Might the Northern Distribution Network -- the transport of U.S. and NATO military goods through Central Asia en route to Afghanistan -- blossom into a "modern Silk Road" that brings prosperity and stability to Central Asia? It's a theory that is either far-reaching and visionary, or completely unrealistic and possibly dangerous, depending on your point of view. But according to the National Journal (via Steve LeVine) the idea has gone, in a few short months, from think tank project to apparent approval by the new commander of U.S. forces in Afghanistan, General David Petraeus:
CENTCOM commander Gen. David Petraeus wants to explore an ambitious regional development strategy aiming to turn Afghanistan from an economic backwater into a hub for trans-Eurasian trade, according to three of his civilian advisers....
"There's a tremendous amount of synergy here," said Petraeus' deputy political adviser, Lewis Elbinger, a State Department foreign service officer on loan to Central Command. "We should get the whole of [the] U.S. government to align behind this project, [and] we're working with our friends on the Afghan side." Elbinger added that he hoped the two governments would announce the plan as official policy at a Kabul conference on July 20.
Petraeus was confirmed at the new Afghanistan commander on Wednesday, and in his hearing the issue of the Northern Distribution Network did not come up. EurasiaNet has highlighted some of the potential problems with the NDN, such as its significant potential to abet corruption in Uzbekistan.
The bigger problem would seem to be that Afghanistan just doesn't seem like a very natural trade route. It is full of mountains and has some of the worst transportation infrastructure on the planet. And it's not really on the way from anything to anything else. If you want to transport goods between Central Asia and the rest of the world, why wouldn't you go instead south through Turkmenistan and Iran, or east through Kazakhstan and China, or north through Russia, or west through Turkmenistan or Kazakhstan and across the Caspian? All of those routes have the advantage of being relatively flat and taking advantage of infrastructure that, while it's not great, is a lot better than what Afghanistan has. The NDN seems to be working well enough, in spite of some hiccups, for getting U.S. cargo to Afghanistan. But to extend it beyond that doesn't seem to make a lot of sense. (Recall that, in the original Silk Road(s), Afghanistan played a somewhat insignificant part.)
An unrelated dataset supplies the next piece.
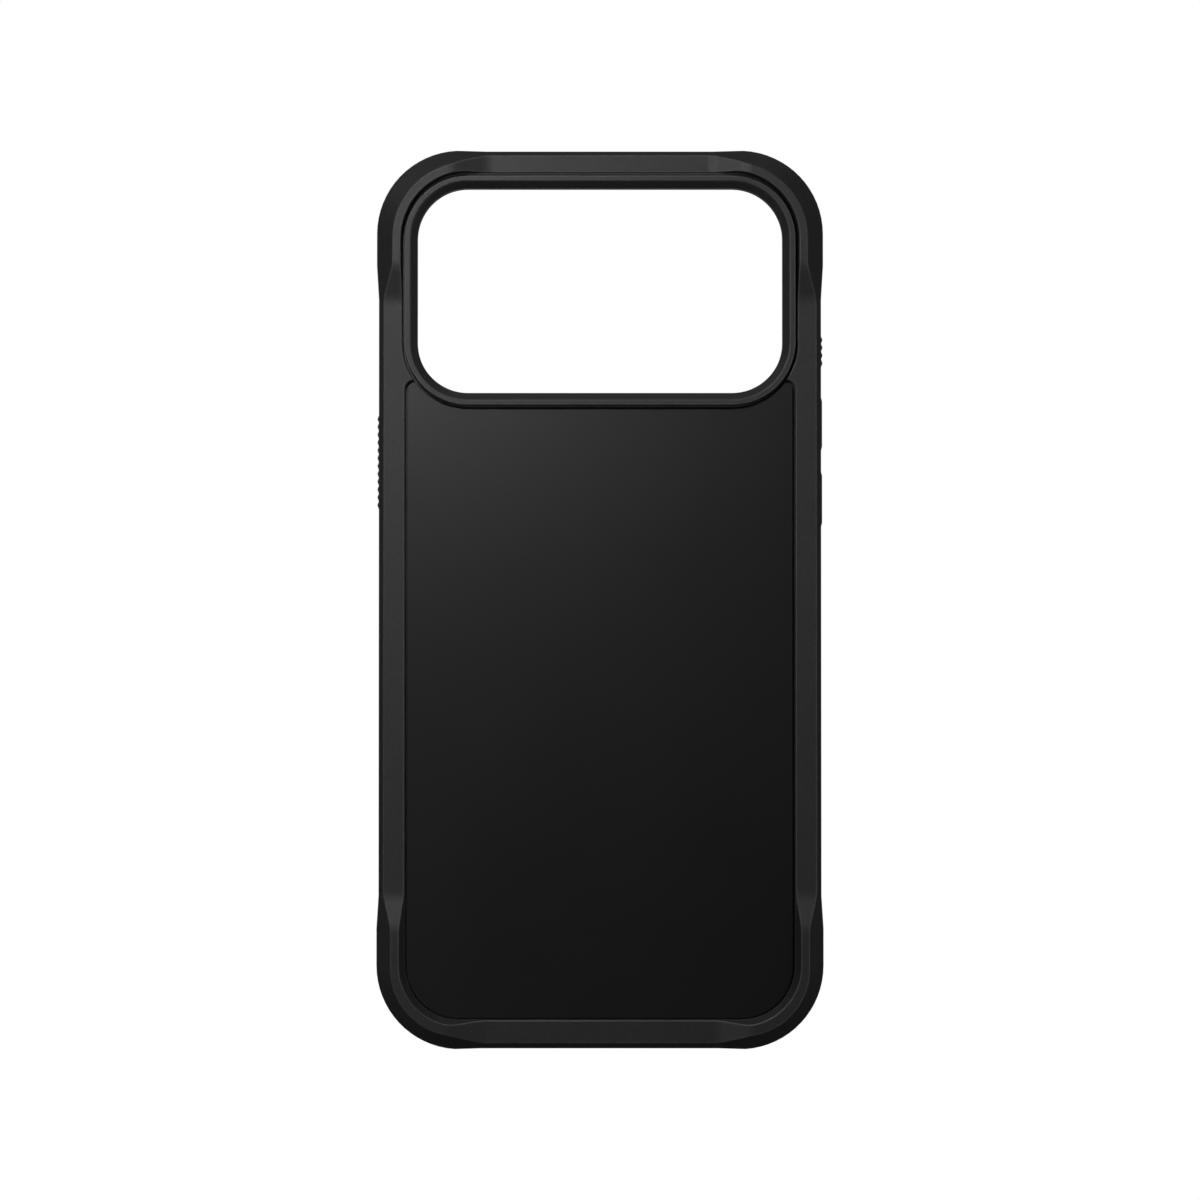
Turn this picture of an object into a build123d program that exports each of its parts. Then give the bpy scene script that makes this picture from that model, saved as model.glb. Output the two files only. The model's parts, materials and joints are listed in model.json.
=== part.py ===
"""Rugged two-layer phone case with a raised camera bezel and separate side buttons.

The case lies with its back up: +Z points out of the back, +Y towards the camera end, and +X to the
right as the back is seen. The origin is the plan centre on the front lip, where the case rests.
"""

import os

from build123d import *

# ---- Driving dimensions, in millimetres ------------------------------------------------------

# The phone that the case fits.
phone_width = 78.0
phone_length = 163.4
phone_thickness = 8.75
phone_corner_radius = 12.35
phone_clearance = 0.15

# Layers of the back, from the screen side outwards.
front_lip = 1.2
lining_thickness = 0.3
shell_floor = 1.1
adhesive_thickness = 0.1
plate_thickness = 0.9

# Walls of the sides, and how far the sheets inside stop short of what surrounds them.
shell_wall = 1.0
shell_edge_radius = 2.0
shell_inner_radius = 1.2
shell_neck_gap = 0.05
lining_margin = 1.4
lining_opening_margin = 1.2
adhesive_margin = 0.8
bumper_wall = 1.4
lip_overlap = 1.15

# Outer form of the bumper. The blank is taller than its rim, and cuts overrun what they cut.
side_bulge = 0.4
end_bulge = 0.2
outer_corner_radius = 15.7
chamfer_start = 12.0
straight_rim = 13.3
bottom_corner_rim = 14.7
top_corner_rim = 15.0
blank_margin = 0.6
cut_overrun = 0.5

# How far the outline draws in for each millimetre of height above the chamfer's start.
side_draw = 1.0
top_draw = 0.8
bottom_draw = 0.95
top_corner_draw = 0.48
bottom_corner_draw = 1.18
front_edge_radius = 1.0
ramp_rounding = 8.0
rim_edge_radius = 0.22
flattest_wall = 0.9

# Where each straight meets the ramps up to the corners: half-lengths (end of flat, foot of corner).
side_ramp_top = (56.3, 62.7)
side_ramp_bottom = (55.7, 61.8)
top_ramp = (21.3, 27.5)
bottom_ramp = (22.3, 28.3)

# Camera opening and the bezel round it.
opening_width = 68.6
opening_height = 38.5
opening_radius = 9.5
opening_centre = 58.0
bezel_top = 14.1
bezel_slope = 1.35
bezel_slope_depth = 1.35
bezel_inner_edge_radius = 0.4
bezel_edge_height = 0.5
bezel_neck_wall = 0.95
bezel_side_gap = 0.35
bezel_head_gap = 0.04
bezel_edge_radius = 0.1

# The bezel's outline at its foot and round its flat: half-width, head, foot and corner radius.
bezel_base = (36.75, 80.1, 36.1, 12.1)
bezel_flat = (36.72, 79.5, 36.55, 11.9)

# Back plate.
plate_half_width = 36.25
plate_bottom = -78.7
plate_top = 40.8
plate_bottom_radius = 9.75
plate_ear_radius = 1.4
plate_gap = 0.35
plate_foot_gap = 0.15
plate_edge_radius = 0.1
recess_wall_top = 13.0
recess_flare = 0.67
pocket_wall_top = 12.95
pocket_flare = 0.17

# Magnets and tag between the shell and the plate.
magnet_centre = -8.0
magnet_outer_radius = 27.0
magnet_inner_radius = 23.0
magnet_count = 18
magnet_gap = 0.4
magnet_thickness = 0.55
carrier_thickness = 0.05
magnet_pocket_depth = 0.75
magnet_pocket_margin = 0.3
carrier_margin = 0.2
bar_width = 6.8
bar_length = 19.0
bar_top = -40.0
tag_outer_radius = 21.5
tag_inner_radius = 17.5
tag_pocket_depth = 0.5
tag_pocket_margin = 0.2
antenna_edge = 0.4
substrate_thickness = 0.15
antenna_thickness = 0.1
antenna_turns = 3
antenna_trace = 0.5
antenna_pitch = 0.9
chip_size = 1.8
chip_thickness = 0.25
chip_radius = 18.1

# Side buttons.
button_height = 3.2
button_clearance = 0.08
button_travel = 0.3
spare_travel = 0.03
flange_margin = 0.7
flange_thickness = 0.4
flange_play = 0.02
window_wall = 0.5
plunger_height = 2.0
plunger_end_margin = 3.0
plunger_stand_off = 0.4
plunger_window_gap = 0.3
gasket_inset = 0.1
rib_peak = 0.47
rib_valley = 0.2
rib_pitch = 1.48
rib_rounding = 0.12
smooth_proud = 0.37
smooth_ramp = 1.6

# Openings in the sides.
port_width = 13.0
port_height = 6.6
speaker_length = 12.0
speaker_height = 3.2
speaker_offset = 18.5
touch_slot_centre = -20.0
touch_slot_length = 24.0
touch_slot_height = 4.8

# Slots in the bottom end: distance across, length, height.
end_slots = [
    (0, port_width, port_height),
    (-speaker_offset, speaker_length, speaker_height),
    (speaker_offset, speaker_length, speaker_height),
]

# ---- Derived levels and sizes ----------------------------------------------------------------

cavity_width = phone_width + 2 * phone_clearance
cavity_length = phone_length + 2 * phone_clearance
cavity_radius = phone_corner_radius + phone_clearance
lining_bottom = front_lip + phone_thickness
shell_inside = lining_bottom + lining_thickness
shell_top = shell_inside + shell_floor
plate_bottom_level = shell_top + adhesive_thickness
plate_level = plate_bottom_level + plate_thickness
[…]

One source LeVine talked to suggested that this was another desperate attempt, like the trillion-dollars-of-lithium "news" of a few weeks ago, to justify a continuing U.S. involvement in Afghanistan:
As with the stories a few weeks ago about Afghanistan have abundant mineral wealth, it seems at this time there's an interest in building up the case for why we're in Afghanistan. Everything that can suggest benefits will accrue from this adventure is being presented. I suspect that this is one reason that Starr's proposal is receiving more widespread attention than it has earlier.